ここでは、リトミックについて歴史についてのお話や、目的、また日本におけるリトミックの状況などをお伝えしていきます。
ただ、このシリーズはあくまで、リトミックに興味を持っている、またこれから始めようとしている人に向けて、リトミックのエッセンスをお伝えしていくことが目的なので、深くは掘り下げていきません。
豆知識のように「へーそうなんだ」と知っておいて頂くくらいで丁度よいので、かまえず進めていただければと思います。
ダルクローズが考案した音楽教育
リトミックとは、ジュネーブで音楽学校の講師をしていた「エミール・ジャック=ダルクローズ」によって生み出された「音楽教育」の一つです。
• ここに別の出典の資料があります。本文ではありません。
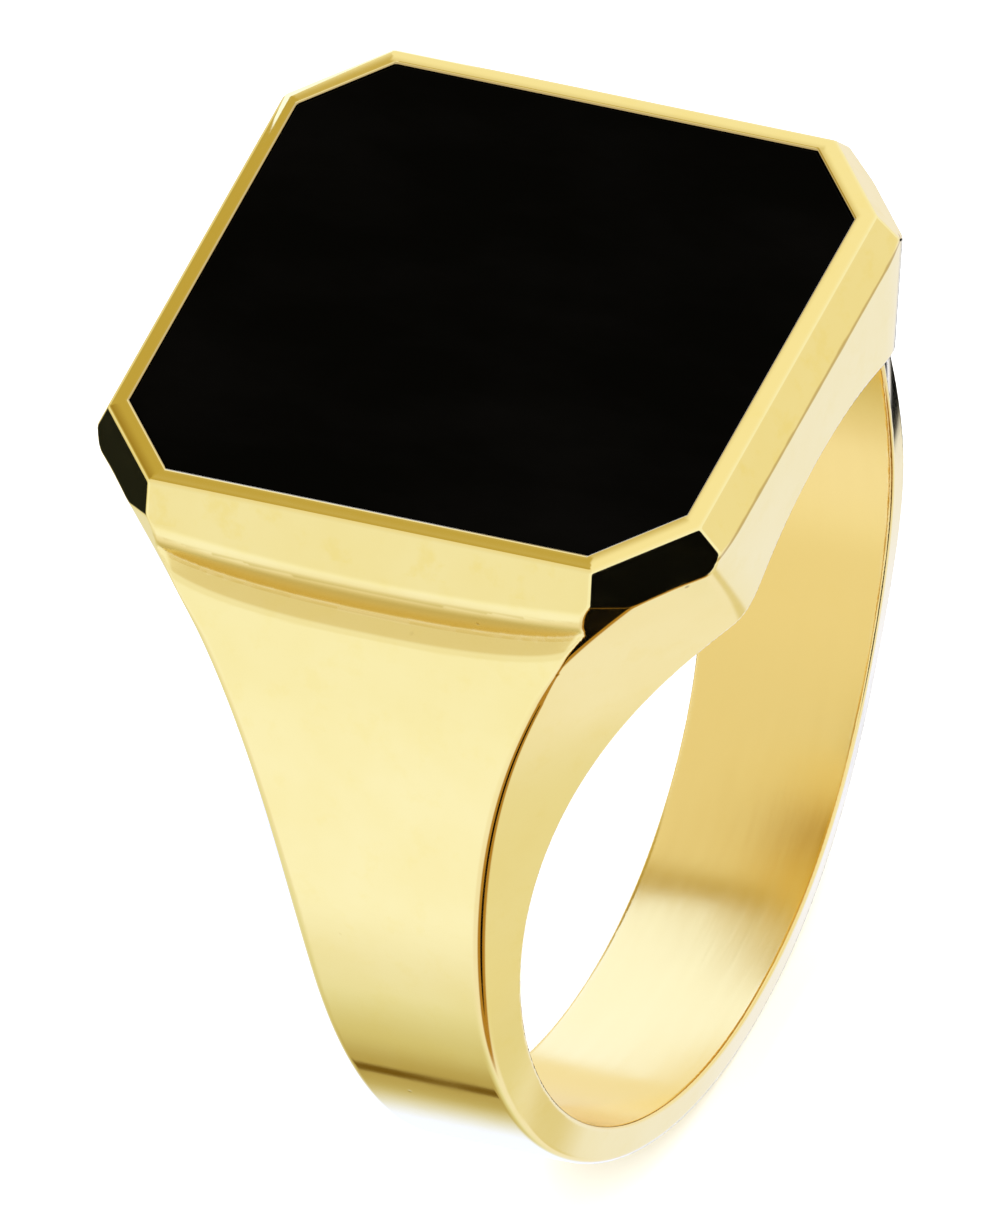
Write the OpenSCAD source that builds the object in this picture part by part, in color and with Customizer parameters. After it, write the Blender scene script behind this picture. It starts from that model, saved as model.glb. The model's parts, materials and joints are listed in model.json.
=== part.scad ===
// Signet ring with a flush octagonal stone tablet.
// Millimetres. The finger bore runs along Y and its centre is the origin.
// +Z points from the finger to the head of the ring, X runs across the shoulders.

/* [Ring size] */
// Inside diameter of the finger bore
bore_d = 20; // [19.6:0.1:20.4]
// Wall thickness of the shank at the back of the finger
shank_t = 0.95; // [0.8:0.05:1.2]
// Half width of the shank against the finger
shank_in = 2.1; // [1.9:0.1:2.6]
// Half width of the shank at its outer face
shank_out = 1.85; // [1.6:0.05:1.9]

/* [Head] */
// Height of the rim above the bore centre
head_z = 12.95; // [12.8:0.05:13.2]
// Half width of the rim across X
rim_x = 6.92; // [6.85:0.01:7]
// Half width of the rim along Y
rim_y = 7.62; // [7.55:0.01:7.7]
// Corner cut of the rim octagon, measured along each side
rim_cut = 1.9; // [1.8:0.05:2]
// Height of the bezel frame above its solder joint
frame_h = 0.9; // [0.8:0.05:1]
// Outward run of the shoulder side bevel for each millimetre down
bevel_x = 0.63; // [0.55:0.01:0.66]
// Outward run of the end bevel for each millimetre down
bevel_y = 0.57; // [0.5:0.01:0.6]
// Outward run of the corner facets for each millimetre down, along both axes added
bevel_c = 0.64; // [0.6:0.01:0.7]
// Half width of the head wall across X, under the bevel
wall_x = 7.75; // [7.7:0.01:7.8]
// Half length of the head at the bore edge
head_in = 7.78; // [7.6:0.01:7.9]
// Angle from the head centre to the crease where the head side meets the shoulder
crease = 24.7; // [24:0.1:26]

/* [Shoulders] */
// How fast the inner edge narrows, in degrees
taper_in = 31; // [28:0.5:34]
// How fast the outer edge narrows, in degrees
taper_out = 18; // [16:0.5:20]
// Slope of the shoulder face, X run for each millimetre of Z
shoulder_slope = 0.43; // [0.42:0.01:0.44]
// Where the shoulder face would cross the X axis
shoulder_x = 12.68; // [12.6:0.02:12.8]

/* [Stone] */
// Width of the wall between the stone and the outside of the rim
rim_w = 0.4; // [0.35:0.05:0.45]
// Thickness of the stone tablet
stone_t = 1.5; // [1.3:0.1:1.6]
// How far the stone lies under the rim
stone_drop = 0.05; // [0.02:0.01:0.08]
// Width of the polished edge on the stone
stone_edge = 0.1; // [0.05:0.01:0.15]
// Thickness of the cement bed under the stone
cement_t = 0.12; // [0.1:0.01:0.2]
// Gap between the cement bed and the pocket wall
cement_gap = 0.3; // [0.2:0.05:0.5]

/* [Hidden] */
$fn = 96;
R = bore_d / 2;
Ro = R + shank_t;
seam_z = head_z - frame_h;
side_run = 0.117;                       // the head sides lean out towards the top
deep = 24;
gold = [0.86, 0.70, 0.28];
black = [0.02, 0.02, 0.02];

// Corners of an octagon made from a rectangle with cut corners
function oct(x, y, c) = [[x, c - y], [x, y - c], [x - c, y], [c - x, y],
                         [-x, y - c], [-x, c - y], [c - x, -y], [x - c, -y]];

// Cubic from (0, a) with slope m to (h, b) with slope 0
function blend(t, h, a, m, b) = let(u = t / h)
    (2*u*u*u - 3*u*u + 1) * a + (u*u*u - 2*u*u + u) * h * m + (3*u*u - 2*u*u*u) * b;

// Outer radius of the shoulders and the shank at an angle from the head
lean = atan(1 / shoulder_slope);
line_d = shoulder_x / sqrt(1 + shoulder_slope * shoulder_slope);
function line_r(a) = line_d / cos(a - lean);
turn = 45;
flat = 85;
function outer_r(a) = a < turn ? line_r(a)
    : a < flat ? blend(a - turn, flat - turn, line_r(turn),
                       line_r(turn) * tan(turn - lean) * PI / 180, Ro)
    : Ro;

// Half width at the finger and at the outer face
function half_in(a) = shank_in + (head_in - shank_in) * exp(-pow(max(0, a - crease) / taper_in, 1.12));
top_out = head_in + side_run * (line_r(crease) * cos(crease) - R * cos(crease));
function half_out(a) = shank_out + (top_out - shank_out) * exp(-pow(max(0, a - crease) / taper_out, 0.9));

// One cutter that takes away a whole side, from crease to crease round the back of the finger.
// It is ruled from just inside the bore to just outside the shoulders and the shank.
stations = [crease - 1.3, 26, 28.5, 31, 34, 37, 40, 44, 48, 52, 57, 62, 68, 75, 83, 92, 102, 114, 128, 145, 162];
around = concat(stations, [180], [for (k = [len(stations) - 1 : -1 : 0]) 360 - stations[k]]);
margin = 0.6;
function half_at(a, r) = let(i = half_in(a), o = half_out(a), q = outer_r(a))
    i + (o - i) * (r - R) / (q - R) + 0.09 * max(0, crease - a);
function cut_section(t) = let(a = min(t, 360 - t), lo = R - margin, hi = outer_r(a) + margin) [
    [lo * sin(t), half_at(a, lo), lo * cos(t)], [hi * sin(t), half_at(a, hi), hi * cos(t)],
    [hi * sin(t), 12, hi * cos(t)], [lo * sin(t), 12, lo * cos(t)]];

module side_cutter() {
    n = len(around);
    faces = concat(
        [[3, 2, 1, 0]],
        [for (i = [0 : n - 2]) for (j = [0 : 3]) let(k = (j + 1) % 4)
            each [[4*i + 4 + k, 4*i + 4 + j, 4*i + j], [4*i + k, 4*i + 4 + k, 4*i + j]]],
        [[4*n - 4, 4*n - 3, 4*n - 2, 4*n - 1]]);
    polyhedron(points = [for (t = around) each cut_section(t)], faces = faces, convexity = 6);
}

// Outline seen along the finger: head wall, hollow curve, shoulder faces and shank
wall_z = head_z - (wall_x - rim_x) / bevel_x;
cove_z = 10.87;
foot_z = 10.4;
foot_a = atan((shoulder_x - shoulder_slope * foot_z) / foot_z);
right_side = concat(
    [[rim_x, head_z], [wall_x, wall_z], [wall_x, cove_z], [wall_x + 0.07, cove_z - 0.16], [wall_x + 0.2, cove_z - 0.31]],
    [for (k = [0 : 12]) let(a = foot_a + k * (flat - foot_a) / 12) outer_r(a) * [sin(a), cos(a)]],
    [for (k = [1 : 24]) let(a = flat + k * (180 - flat) / 24) Ro * [sin(a), cos(a)]]);
n_side = len(right_side);
outline = concat(right_side, [for (k = [n_side - 2 : -1 : 0]) [-right_side[k][0], right_side[k][1]]]);

// Outline seen across the shoulders: end bevels and leaning head sides
function end_outline() = let(y = rim_y + bevel_y * frame_h,
        half = [[rim_y, head_z], [y, seam_z], [y - side_run * (seam_z + Ro + 1), -Ro - 1]])
    concat(half, [for (k = [len(half) - 1 : -1 : 0]) [-half[k][0], half[k][1]]]);

module envelope() {
    down = 30;
    intersection() {
        rotate([90, 0, 0]) linear_extrude(height = 2 * deep, center = true) polygon(outline);
        rotate([90, 0, 90]) linear_extrude(height = 2 * deep, center = true) polygon(end_outline());
        intersection_for(a = [45, -45]) rotate([0, 0, a]) rotate([90, 0, 0]) linear_extrude(height = 2 * deep, center = true)
            polygon(let(d = (rim_x + rim_y - rim_cut) / sqrt(2), e = d + bevel_c * down / sqrt(2))
                    [[d, head_z], [e, head_z - down], [-e, head_z - down], [-d, head_z]]);
    }
}

module pocket(gap, z0, z1) {
    translate([0, 0, z0]) linear_extrude(height = z1 - z0)
        polygon(oct(rim_x - rim_w - gap, rim_y - rim_w - gap, rim_cut - 0.586 * (rim_w + gap) + 0.1));
}

floor_z = head_z - stone_drop - stone_t - cement_t;

module ring_body() {
    color(gold) difference() {
        envelope();
        side_cutter();
        mirror([0, 1, 0]) side_cutter();
        translate([-deep, -deep, seam_z]) cube([2 * deep, 2 * deep, 10]);
        pocket(0, floor_z, head_z + 1);
        rotate([90, 0, 0]) cylinder(h = 2 * deep, r = R, center = true, $fn = 192);
    }
}

module bezel_frame() {
    color(gold) difference() {
        intersection() {
            envelope();
            translate([-deep, -deep, seam_z]) cube([2 * deep, 2 * deep, frame_h + 1]);
        }
        pocket(0, seam_z - 1, head_z + 1);
    }
}

module onyx_tablet() {
    top = head_z - stone_drop;
    color(black) intersection() {
        pocket(0, top - stone_t, top);
        union() {
            pocket(0, top - stone_t, top - stone_edge);
            intersection() {
                rotate([90, 0, 0]) linear_extrude(height = 2 * deep, center = true)
                    polygon(let(x = rim_x - rim_w) [[x, top - stone_edge], [x - stone_edge, top],
                            [stone_edge - x, top], [-x, top - stone_edge]]);
                rotate([90, 0, 90]) linear_extrude(height = 2 * deep, center = true)
                    polygon(let(y = rim_y - rim_w) [[y, top - stone_edge], [y - stone_edge, top],
                            [stone_edge - y, top], [-y, top - stone_edge]]);
            }
        }
    }
}

module cement_bed() {
    color([0.55, 0.5, 0.42]) pocket(cement_gap, floor_z, floor_z + cement_t);
}

ring_body();
bezel_frame();
onyx_tablet();
cement_bed();
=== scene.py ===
import bpy, bmesh, json, math
import numpy as np
from mathutils import Matrix, Vector

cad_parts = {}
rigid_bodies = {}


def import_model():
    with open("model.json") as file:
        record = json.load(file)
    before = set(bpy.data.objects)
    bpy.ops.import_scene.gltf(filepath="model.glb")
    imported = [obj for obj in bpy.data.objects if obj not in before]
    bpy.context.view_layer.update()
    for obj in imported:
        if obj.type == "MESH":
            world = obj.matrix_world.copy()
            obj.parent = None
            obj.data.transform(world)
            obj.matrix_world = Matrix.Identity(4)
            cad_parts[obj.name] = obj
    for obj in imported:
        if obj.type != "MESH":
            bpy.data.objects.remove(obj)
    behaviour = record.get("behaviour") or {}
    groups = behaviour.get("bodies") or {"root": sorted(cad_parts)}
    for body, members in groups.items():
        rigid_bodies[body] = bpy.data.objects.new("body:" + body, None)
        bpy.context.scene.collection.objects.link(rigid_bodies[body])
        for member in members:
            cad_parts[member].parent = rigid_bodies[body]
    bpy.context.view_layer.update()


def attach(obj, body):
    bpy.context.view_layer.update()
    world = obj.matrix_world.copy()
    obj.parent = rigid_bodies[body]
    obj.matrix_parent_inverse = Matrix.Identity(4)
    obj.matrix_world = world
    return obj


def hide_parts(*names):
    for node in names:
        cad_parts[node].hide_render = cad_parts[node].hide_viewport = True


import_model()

S = bpy.context.scene

# ------------------------------------------------------------------ shape, millimetres
R, RO = 10.0, 10.95
HEAD, SEAM = 12.95, 12.05
RX, RY, RC = 6.92, 7.62, 1.9
BX, BY, BC = 0.63, 0.57, 0.64
WALL = 7.75
CREASE = 24.7
SLOPE, SHX = 0.43, 12.68
LEAN = math.degrees(math.atan(1 / SLOPE))
LINE_D = SHX / math.hypot(1, SLOPE)
PX, PY, PC = 6.52, 7.22, 1.766
FLOOR_Z = 11.28
RUN = 0.117


def line_r(a):
    return LINE_D / np.cos(np.radians(np.minimum(a, 89.0) - LEAN))


def outer_table():
    a = np.linspace(0, 180, 7201)
    r = np.full_like(a, RO)
    low = a < 45
    r[low] = line_r(a[low])
    mid = (a >= 45) & (a < 85)
    u = (a[mid] - 45) / 40
    r45 = float(line_r(np.array([45.0]))[0])
    m = r45 * math.tan(math.radians(45 - LEAN)) * math.pi / 180
    r[mid] = (2*u**3 - 3*u**2 + 1) * r45 + (u**3 - 2*u**2 + u) * 40 * m + (3*u**2 - 2*u**3) * RO
    return a, r


TA, TR = outer_table()
TD = np.gradient(TR, np.radians(TA))
T_OVER = np.maximum(0, TA - CREASE)
TOP_OUT = 7.78 + RUN * (float(line_r(np.array([CREASE]))[0]) - R) * math.cos(math.radians(CREASE))
T_IN = 2.1 + (7.78 - 2.1) * np.exp(-(T_OVER / 31) ** 1.12)
T_OUT = 1.85 + (TOP_OUT - 1.85) * np.exp(-(T_OVER / 18) ** 0.9)


def soft(t, width):
    k = np.exp(-0.5 * (np.arange(-160, 161) * 0.025 / width) ** 2)
    return np.convolve(np.pad(t, 160, mode="edge"), k / k.sum(), mode="valid")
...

リトミックの効果として「集中力を養う」「音感を培う」といったものが謳われていますが、それらはあくまで副次的な結果であってリトミック自体の目的ではありません。
音楽家として音楽を身につけるために、身体の動きであるリトミック、歌唱によるソルフェージュ、そして即興演奏の3つをダルクローズ理論として学ぶことが本来の目的です。
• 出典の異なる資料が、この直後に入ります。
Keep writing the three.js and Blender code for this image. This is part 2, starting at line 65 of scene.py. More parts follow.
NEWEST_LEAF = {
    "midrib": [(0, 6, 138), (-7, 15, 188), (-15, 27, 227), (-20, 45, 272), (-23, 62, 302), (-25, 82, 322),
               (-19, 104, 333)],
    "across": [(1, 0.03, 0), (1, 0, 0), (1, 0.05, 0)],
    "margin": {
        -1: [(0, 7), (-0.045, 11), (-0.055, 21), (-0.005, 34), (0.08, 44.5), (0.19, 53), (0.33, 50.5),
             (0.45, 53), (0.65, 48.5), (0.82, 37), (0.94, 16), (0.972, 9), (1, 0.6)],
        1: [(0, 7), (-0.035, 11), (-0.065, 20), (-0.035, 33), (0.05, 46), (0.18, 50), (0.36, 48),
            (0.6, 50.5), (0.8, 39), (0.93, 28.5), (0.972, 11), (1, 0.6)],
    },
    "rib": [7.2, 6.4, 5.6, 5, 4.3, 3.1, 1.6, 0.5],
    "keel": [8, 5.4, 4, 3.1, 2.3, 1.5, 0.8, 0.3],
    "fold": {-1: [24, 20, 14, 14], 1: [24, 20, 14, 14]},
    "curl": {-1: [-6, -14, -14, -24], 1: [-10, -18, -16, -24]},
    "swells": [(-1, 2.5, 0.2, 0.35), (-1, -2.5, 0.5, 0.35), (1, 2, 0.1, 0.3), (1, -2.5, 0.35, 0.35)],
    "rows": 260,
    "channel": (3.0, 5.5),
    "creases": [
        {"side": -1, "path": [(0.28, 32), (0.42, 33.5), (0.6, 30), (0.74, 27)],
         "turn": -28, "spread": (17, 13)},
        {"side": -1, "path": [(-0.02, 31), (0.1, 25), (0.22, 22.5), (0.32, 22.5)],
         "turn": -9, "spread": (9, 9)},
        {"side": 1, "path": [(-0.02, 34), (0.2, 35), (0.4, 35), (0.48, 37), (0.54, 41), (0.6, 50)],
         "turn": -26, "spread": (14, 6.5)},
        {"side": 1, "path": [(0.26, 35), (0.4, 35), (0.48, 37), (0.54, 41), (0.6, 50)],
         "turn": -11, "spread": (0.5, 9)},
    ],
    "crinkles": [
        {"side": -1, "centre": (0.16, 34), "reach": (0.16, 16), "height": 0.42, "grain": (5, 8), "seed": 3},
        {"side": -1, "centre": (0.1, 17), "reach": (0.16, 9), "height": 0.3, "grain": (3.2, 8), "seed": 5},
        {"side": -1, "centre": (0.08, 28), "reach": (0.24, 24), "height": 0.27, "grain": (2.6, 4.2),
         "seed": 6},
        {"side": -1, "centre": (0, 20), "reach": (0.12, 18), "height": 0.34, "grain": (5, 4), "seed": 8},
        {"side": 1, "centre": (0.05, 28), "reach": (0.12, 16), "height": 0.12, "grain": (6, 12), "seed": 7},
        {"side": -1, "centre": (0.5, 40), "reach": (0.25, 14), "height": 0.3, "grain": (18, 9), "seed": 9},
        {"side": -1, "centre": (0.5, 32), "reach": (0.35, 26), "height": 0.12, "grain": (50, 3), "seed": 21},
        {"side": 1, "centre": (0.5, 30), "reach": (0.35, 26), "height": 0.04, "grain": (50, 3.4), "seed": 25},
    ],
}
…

それなので、日本で一般的に行われている「リトミック」とは、このダルクローズ理論の一部分が独り歩きしている、といっても良いかもしれません。
ダルクローズ・サブジェクトについて
リトミックでは全身を使い様々な動きをします。例えば、歩いたり、走ったり、ゆっくり動いたり。
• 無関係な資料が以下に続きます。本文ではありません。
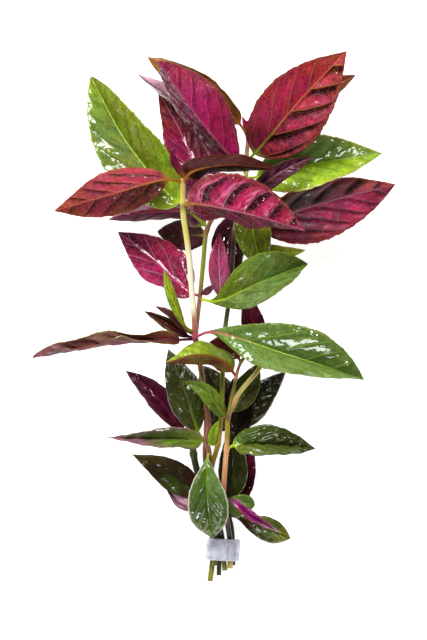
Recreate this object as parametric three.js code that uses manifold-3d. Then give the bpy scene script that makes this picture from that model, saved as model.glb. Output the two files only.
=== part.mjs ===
// A bunch of red hygrophila, an aquarium plant, lying on its back on a flat surface.
// Cut stems pass through a soft lead strip, and leaves grow from the nodes of the stems.
// Millimetres. +Y runs along the bunch to its growing tips, +Z is up.
// The origin is the middle of the strip's underside.

import * as THREE from "three";
import { mergeVertices } from "three/addons/utils/BufferGeometryUtils.js";
import Module from "manifold-3d";

const wasm = await Module();
wasm.setup();

// Driving dimensions
const GAP = 0.3;
const BLADE_THICKNESS = 0.7;
const PETIOLE_WIDTH = 1.8;
const PETIOLE_THICKNESS = 1.5;
const PETIOLE_TAPER = 0.6;
const THIN_FROM = 0.26;
const MIDRIB_DEPTH = 1.4;
const FOLD_SHARE = 0.3;
const BLADE_BULGE = 0.05;
const WAVE_LAG_OF_RIGHT_EDGE = 2;
const LEAF_ROUGHNESS = 0.3;
const RING_SPACING = 7;
const FEWEST_RINGS = 6;
const MOST_RINGS = 13;

const STEM_SIDES = 6;
const NODE_SWELLING = 1.22;
const STEM_ROUGHNESS = 0.45;

const STRIP_HEIGHT = 11;
const STRIP_LENGTH_ACROSS = 17;
const STRIP_DEPTH = 8.6;
const STRIP_CORNER = 3.4;
const STRIP_THICKNESS = 1.2;
const STRIP_LAP = 7;
const STRIP_TURN = THREE.MathUtils.degToRad(-3);
const STRIP_ROUGHNESS = 0.55;
const STRIP_METALNESS = 0.6;
const CORNER_STEPS = 5;
const WELD = 1e-4;

const BUD_BASE = [12.9, 209.4, 20.6];
const BUD_ARCH = new THREE.Vector3(0, 0, 0.8);
const BUD_RISE = [20, 20];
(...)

全身の力みや弛緩といった動きで強弱を表現したり、高い低いといった空間の高低を表現したりもします。その他にも様々な表現を全身を使って動きで表していきます。
そして、これらの動きは音楽の中で起こりうる流れと結び付けられます。
例えば、歩くスピードは拍やテンポ、音の強弱や高い音、低い音、そしてニュアンスなど、音楽のなかで起こっていることと同じです。これらを「ダルクローズ・サブジェクト」として、動きや歌唱による「筋肉の感覚」から経験し学んでいきます。
即時反応について
もしかすると、リトミックのことをある程度ご存知のかたは「即時反応」という言葉を聞いたことがあるかもしれません。
これはその名の通り「即時に反応すること」です。よく、こうした反応を高めていくことがリトミックの目的と謳われていますが、本来のリトミックは音楽表現を身体の動きから学ぶことなので、それ自体は目的ではありません。
それなので、即時反応で培われるものとはリトミックの経験による副次的な結果だと言えます。